EXERCISE: Copy nothing but the lines below running from the line containing "stem_axis = stem_empty()" through the line containing "before = set(bpy.data.objects)", both end lines included.
===== RECORDS
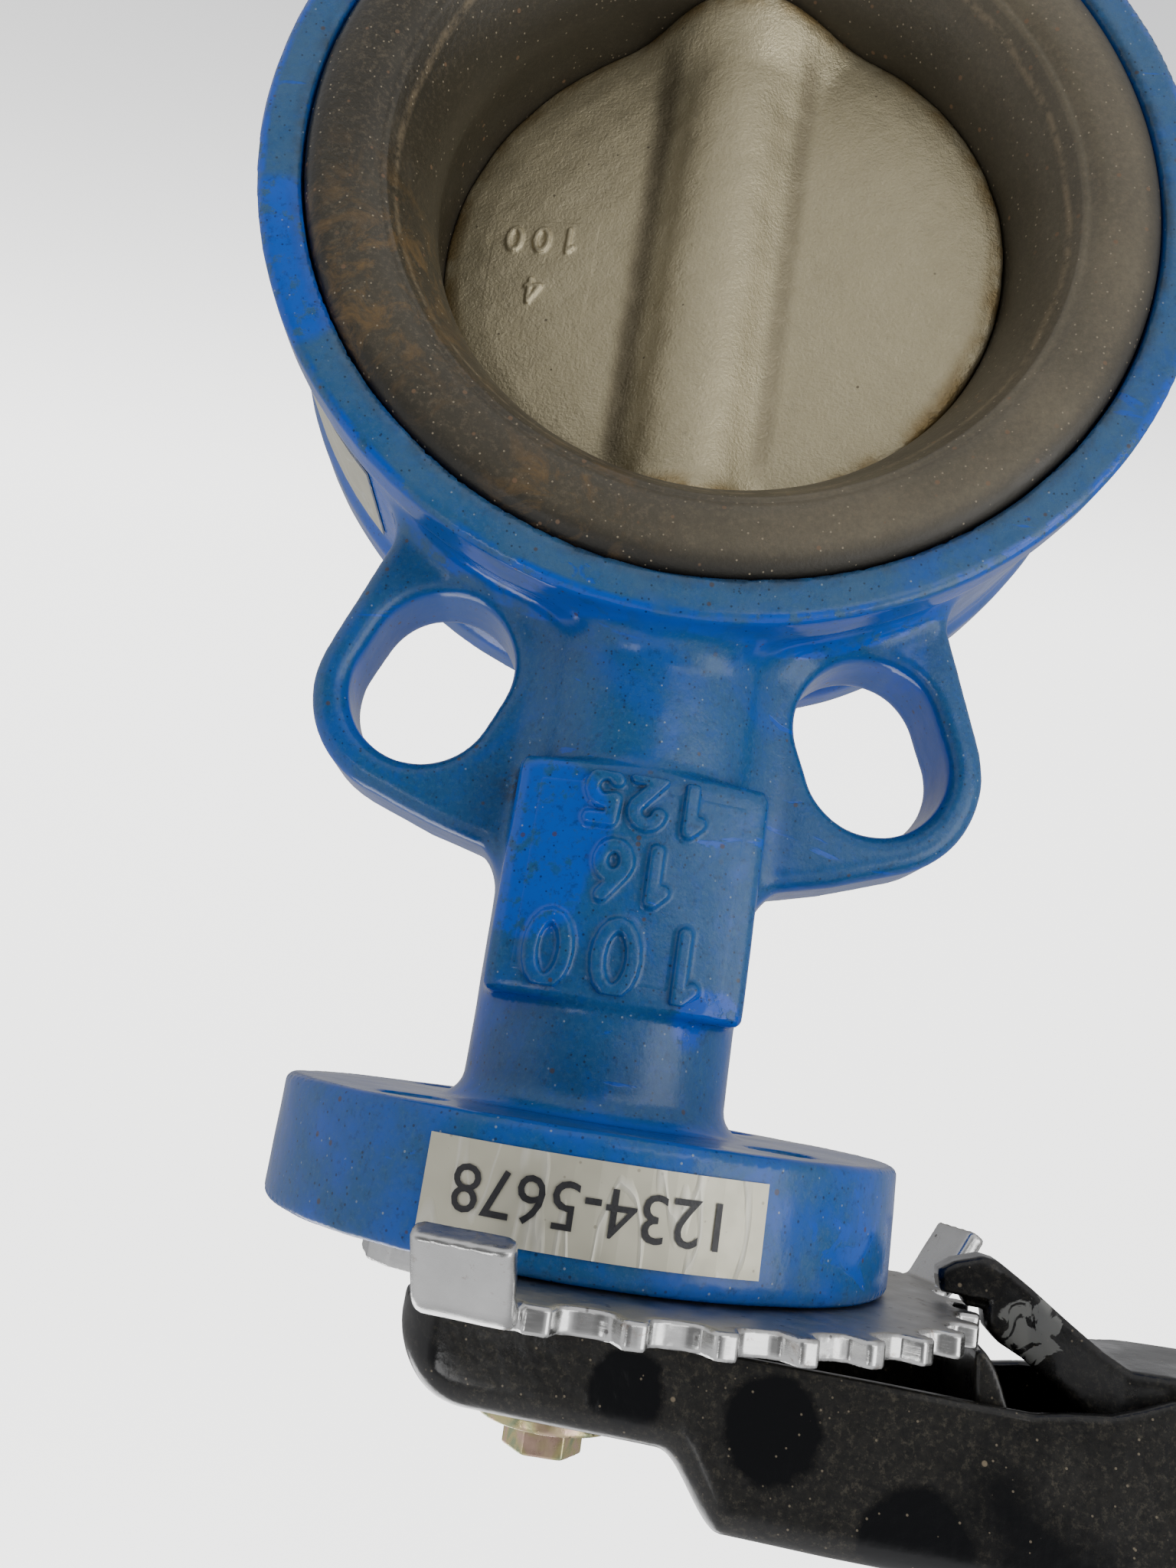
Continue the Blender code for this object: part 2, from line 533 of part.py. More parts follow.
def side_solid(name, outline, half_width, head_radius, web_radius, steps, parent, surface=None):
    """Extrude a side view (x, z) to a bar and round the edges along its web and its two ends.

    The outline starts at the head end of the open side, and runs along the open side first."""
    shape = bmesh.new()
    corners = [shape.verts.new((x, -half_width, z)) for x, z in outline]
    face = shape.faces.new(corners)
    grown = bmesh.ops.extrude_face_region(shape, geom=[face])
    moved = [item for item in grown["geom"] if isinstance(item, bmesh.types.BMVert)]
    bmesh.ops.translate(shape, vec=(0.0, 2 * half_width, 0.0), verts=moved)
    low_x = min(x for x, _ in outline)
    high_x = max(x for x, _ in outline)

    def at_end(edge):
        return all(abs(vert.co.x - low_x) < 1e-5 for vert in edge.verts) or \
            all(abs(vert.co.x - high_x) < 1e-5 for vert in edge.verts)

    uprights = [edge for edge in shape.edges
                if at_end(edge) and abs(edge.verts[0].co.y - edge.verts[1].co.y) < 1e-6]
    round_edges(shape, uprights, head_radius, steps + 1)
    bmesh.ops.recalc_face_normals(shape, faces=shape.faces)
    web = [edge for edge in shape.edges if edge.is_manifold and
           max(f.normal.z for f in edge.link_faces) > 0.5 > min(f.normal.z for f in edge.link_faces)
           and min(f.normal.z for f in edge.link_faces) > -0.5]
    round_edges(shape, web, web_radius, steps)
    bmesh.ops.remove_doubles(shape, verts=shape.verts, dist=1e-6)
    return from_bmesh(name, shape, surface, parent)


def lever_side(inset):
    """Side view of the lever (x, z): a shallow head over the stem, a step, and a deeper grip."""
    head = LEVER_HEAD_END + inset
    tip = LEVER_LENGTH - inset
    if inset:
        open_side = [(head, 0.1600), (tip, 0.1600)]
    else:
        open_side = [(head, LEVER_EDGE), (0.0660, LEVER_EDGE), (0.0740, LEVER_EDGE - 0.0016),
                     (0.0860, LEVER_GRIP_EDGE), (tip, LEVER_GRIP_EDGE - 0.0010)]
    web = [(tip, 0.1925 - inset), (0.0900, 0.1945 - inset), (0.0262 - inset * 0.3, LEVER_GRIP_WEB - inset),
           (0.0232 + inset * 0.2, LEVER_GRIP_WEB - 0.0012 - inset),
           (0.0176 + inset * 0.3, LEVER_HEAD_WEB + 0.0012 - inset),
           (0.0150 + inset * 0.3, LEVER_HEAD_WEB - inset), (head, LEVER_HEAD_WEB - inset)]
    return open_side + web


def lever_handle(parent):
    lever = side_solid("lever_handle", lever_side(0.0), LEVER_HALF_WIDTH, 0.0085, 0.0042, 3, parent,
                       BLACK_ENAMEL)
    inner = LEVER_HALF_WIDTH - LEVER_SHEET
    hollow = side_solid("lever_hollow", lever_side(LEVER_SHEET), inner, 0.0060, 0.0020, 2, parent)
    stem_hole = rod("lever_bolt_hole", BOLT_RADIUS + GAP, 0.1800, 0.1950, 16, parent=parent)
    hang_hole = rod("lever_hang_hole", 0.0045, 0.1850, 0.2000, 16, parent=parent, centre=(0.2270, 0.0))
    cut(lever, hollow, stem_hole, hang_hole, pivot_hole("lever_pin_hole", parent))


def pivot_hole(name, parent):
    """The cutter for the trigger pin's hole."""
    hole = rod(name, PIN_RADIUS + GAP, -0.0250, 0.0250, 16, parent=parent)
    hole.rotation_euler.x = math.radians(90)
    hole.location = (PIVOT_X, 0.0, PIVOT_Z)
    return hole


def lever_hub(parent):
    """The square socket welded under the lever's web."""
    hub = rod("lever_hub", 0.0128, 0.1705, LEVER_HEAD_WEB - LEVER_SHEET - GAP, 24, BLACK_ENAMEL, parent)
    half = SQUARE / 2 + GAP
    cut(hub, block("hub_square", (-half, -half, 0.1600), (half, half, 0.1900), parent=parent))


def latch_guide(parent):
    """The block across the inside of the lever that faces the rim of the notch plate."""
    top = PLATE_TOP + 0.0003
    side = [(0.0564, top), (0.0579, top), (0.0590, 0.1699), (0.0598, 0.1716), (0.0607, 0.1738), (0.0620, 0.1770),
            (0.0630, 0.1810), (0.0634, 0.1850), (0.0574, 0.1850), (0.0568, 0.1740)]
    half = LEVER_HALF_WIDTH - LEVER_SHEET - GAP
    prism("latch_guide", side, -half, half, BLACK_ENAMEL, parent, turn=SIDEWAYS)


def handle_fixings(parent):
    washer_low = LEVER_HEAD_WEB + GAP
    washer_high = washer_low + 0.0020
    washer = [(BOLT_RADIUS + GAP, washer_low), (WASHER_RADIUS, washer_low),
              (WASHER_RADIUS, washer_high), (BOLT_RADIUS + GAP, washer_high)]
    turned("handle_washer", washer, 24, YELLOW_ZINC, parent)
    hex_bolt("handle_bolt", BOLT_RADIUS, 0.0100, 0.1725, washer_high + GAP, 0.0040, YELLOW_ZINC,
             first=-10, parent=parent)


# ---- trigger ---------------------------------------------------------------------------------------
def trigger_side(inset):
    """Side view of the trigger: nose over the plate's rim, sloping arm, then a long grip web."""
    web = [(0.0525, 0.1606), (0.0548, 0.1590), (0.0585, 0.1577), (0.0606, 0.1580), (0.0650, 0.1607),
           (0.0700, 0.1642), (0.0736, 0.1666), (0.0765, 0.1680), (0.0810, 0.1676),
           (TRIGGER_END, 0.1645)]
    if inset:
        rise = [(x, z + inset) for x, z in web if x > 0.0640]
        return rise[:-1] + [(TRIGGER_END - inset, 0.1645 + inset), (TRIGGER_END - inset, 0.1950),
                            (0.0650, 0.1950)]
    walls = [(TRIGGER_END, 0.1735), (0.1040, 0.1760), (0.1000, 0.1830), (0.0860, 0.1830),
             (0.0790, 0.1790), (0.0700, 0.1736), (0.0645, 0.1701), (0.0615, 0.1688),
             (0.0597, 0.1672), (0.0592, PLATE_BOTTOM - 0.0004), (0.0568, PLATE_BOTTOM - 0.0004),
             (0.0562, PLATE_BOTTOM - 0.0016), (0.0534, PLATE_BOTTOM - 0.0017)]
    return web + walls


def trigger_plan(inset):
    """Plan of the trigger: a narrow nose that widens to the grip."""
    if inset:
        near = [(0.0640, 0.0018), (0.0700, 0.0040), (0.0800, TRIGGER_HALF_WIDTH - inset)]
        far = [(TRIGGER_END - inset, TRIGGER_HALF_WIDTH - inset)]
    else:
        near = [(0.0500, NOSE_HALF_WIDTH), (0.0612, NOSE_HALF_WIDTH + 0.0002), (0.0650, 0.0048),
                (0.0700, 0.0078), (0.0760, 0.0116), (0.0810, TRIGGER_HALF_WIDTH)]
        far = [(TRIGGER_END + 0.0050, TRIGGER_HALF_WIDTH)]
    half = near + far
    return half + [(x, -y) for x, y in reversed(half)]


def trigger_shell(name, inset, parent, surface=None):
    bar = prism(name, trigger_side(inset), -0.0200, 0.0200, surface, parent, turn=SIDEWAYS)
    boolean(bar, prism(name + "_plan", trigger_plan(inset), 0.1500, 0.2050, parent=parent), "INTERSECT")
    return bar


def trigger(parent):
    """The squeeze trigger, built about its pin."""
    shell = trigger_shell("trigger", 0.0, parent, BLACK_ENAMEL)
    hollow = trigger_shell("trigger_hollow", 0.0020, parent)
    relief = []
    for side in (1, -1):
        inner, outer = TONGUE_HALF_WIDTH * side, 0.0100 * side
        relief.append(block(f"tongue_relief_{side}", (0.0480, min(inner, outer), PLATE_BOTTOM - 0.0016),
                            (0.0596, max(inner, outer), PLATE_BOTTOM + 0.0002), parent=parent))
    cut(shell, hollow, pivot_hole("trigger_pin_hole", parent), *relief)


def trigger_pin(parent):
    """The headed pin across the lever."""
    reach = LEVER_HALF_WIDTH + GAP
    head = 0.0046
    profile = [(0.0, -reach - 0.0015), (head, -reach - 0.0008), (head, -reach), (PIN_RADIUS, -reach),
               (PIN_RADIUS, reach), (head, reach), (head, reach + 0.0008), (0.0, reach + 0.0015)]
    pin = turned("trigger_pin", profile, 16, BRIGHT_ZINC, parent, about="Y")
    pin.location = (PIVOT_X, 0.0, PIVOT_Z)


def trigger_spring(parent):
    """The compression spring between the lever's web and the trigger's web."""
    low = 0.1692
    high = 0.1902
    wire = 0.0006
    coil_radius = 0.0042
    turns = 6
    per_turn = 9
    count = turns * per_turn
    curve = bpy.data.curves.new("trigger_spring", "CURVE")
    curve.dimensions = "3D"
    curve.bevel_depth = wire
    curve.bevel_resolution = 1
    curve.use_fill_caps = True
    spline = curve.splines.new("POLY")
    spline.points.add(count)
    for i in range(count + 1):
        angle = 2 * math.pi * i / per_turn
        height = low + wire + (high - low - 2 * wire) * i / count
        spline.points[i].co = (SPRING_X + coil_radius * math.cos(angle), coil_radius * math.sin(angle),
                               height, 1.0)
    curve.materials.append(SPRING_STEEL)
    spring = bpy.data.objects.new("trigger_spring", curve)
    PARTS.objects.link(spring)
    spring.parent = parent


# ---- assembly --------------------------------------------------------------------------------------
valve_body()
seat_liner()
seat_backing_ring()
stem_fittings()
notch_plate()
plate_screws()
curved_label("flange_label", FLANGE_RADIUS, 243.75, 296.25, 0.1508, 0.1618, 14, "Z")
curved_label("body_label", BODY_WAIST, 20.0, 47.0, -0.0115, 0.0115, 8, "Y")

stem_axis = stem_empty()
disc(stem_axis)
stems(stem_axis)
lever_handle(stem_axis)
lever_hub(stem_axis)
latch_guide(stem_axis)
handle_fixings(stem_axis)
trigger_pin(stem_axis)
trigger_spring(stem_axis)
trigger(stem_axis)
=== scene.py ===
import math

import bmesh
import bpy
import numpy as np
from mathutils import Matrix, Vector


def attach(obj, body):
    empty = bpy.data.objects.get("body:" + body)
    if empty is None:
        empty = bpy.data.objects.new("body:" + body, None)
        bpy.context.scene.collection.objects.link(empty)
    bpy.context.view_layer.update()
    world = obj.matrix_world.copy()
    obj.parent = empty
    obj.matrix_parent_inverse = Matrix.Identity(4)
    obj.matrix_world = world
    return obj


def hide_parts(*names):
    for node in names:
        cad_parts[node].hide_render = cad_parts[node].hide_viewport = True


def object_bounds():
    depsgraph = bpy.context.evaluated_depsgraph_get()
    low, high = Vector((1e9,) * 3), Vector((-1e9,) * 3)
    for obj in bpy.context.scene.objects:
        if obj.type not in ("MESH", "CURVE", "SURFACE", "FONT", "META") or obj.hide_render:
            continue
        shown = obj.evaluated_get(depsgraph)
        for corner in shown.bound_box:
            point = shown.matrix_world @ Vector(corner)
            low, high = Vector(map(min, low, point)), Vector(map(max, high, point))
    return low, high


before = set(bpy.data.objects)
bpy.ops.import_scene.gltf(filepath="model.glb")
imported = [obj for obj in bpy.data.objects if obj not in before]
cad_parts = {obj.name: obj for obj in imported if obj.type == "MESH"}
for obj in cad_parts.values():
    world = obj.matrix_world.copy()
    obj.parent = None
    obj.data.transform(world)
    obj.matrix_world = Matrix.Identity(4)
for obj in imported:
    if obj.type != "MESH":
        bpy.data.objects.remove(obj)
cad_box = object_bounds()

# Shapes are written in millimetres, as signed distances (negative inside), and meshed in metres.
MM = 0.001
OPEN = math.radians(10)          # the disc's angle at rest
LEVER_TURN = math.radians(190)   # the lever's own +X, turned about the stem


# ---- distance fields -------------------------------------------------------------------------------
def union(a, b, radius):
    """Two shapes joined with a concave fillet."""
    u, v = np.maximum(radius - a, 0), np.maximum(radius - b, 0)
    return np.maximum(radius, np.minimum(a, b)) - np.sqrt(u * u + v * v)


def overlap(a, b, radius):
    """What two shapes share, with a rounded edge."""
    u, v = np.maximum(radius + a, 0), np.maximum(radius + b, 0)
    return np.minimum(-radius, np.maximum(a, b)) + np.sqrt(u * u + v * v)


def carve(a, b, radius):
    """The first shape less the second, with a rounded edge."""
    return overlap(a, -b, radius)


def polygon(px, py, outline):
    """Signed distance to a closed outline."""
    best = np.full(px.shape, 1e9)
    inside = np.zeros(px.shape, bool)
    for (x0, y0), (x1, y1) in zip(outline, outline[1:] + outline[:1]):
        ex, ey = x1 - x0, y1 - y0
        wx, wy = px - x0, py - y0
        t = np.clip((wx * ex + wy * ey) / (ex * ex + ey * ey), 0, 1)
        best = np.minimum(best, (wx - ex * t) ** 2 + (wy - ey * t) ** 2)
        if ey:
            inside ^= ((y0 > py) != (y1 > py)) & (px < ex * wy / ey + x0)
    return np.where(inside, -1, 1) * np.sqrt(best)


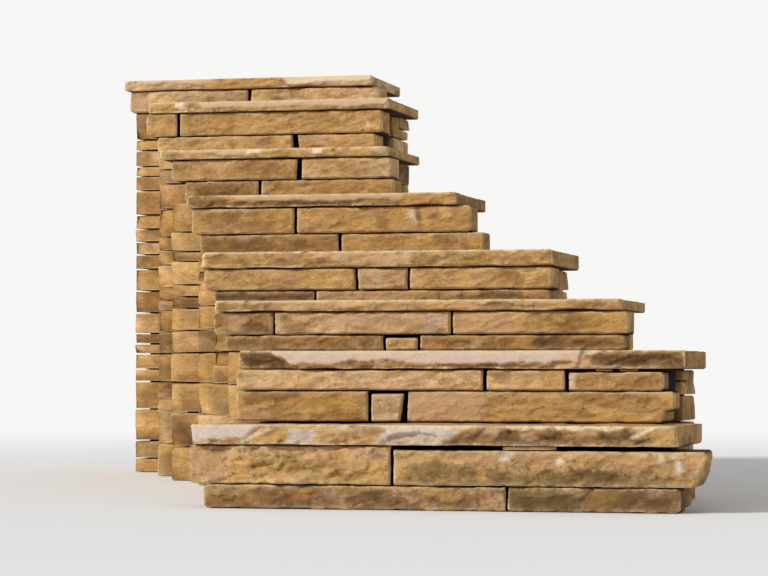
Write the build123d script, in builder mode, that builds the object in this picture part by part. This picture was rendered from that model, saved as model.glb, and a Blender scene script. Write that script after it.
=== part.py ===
==========
WRITTEN RESPONSE:
stem_axis = stem_empty()
disc(stem_axis)
stems(stem_axis)
lever_handle(stem_axis)
lever_hub(stem_axis)
latch_guide(stem_axis)
handle_fixings(stem_axis)
trigger_pin(stem_axis)
trigger_spring(stem_axis)
trigger(stem_axis)
=== scene.py ===
import math

import bmesh
import bpy
import numpy as np
from mathutils import Matrix, Vector


def attach(obj, body):
    empty = bpy.data.objects.get("body:" + body)
    if empty is None:
        empty = bpy.data.objects.new("body:" + body, None)
        bpy.context.scene.collection.objects.link(empty)
    bpy.context.view_layer.update()
    world = obj.matrix_world.copy()
    obj.parent = empty
    obj.matrix_parent_inverse = Matrix.Identity(4)
    obj.matrix_world = world
    return obj


def hide_parts(*names):
    for node in names:
        cad_parts[node].hide_render = cad_parts[node].hide_viewport = True


def object_bounds():
    depsgraph = bpy.context.evaluated_depsgraph_get()
    low, high = Vector((1e9,) * 3), Vector((-1e9,) * 3)
    for obj in bpy.context.scene.objects:
        if obj.type not in ("MESH", "CURVE", "SURFACE", "FONT", "META") or obj.hide_render:
            continue
        shown = obj.evaluated_get(depsgraph)
        for corner in shown.bound_box:
            point = shown.matrix_world @ Vector(corner)
            low, high = Vector(map(min, low, point)), Vector(map(max, high, point))
    return low, high


before = set(bpy.data.objects)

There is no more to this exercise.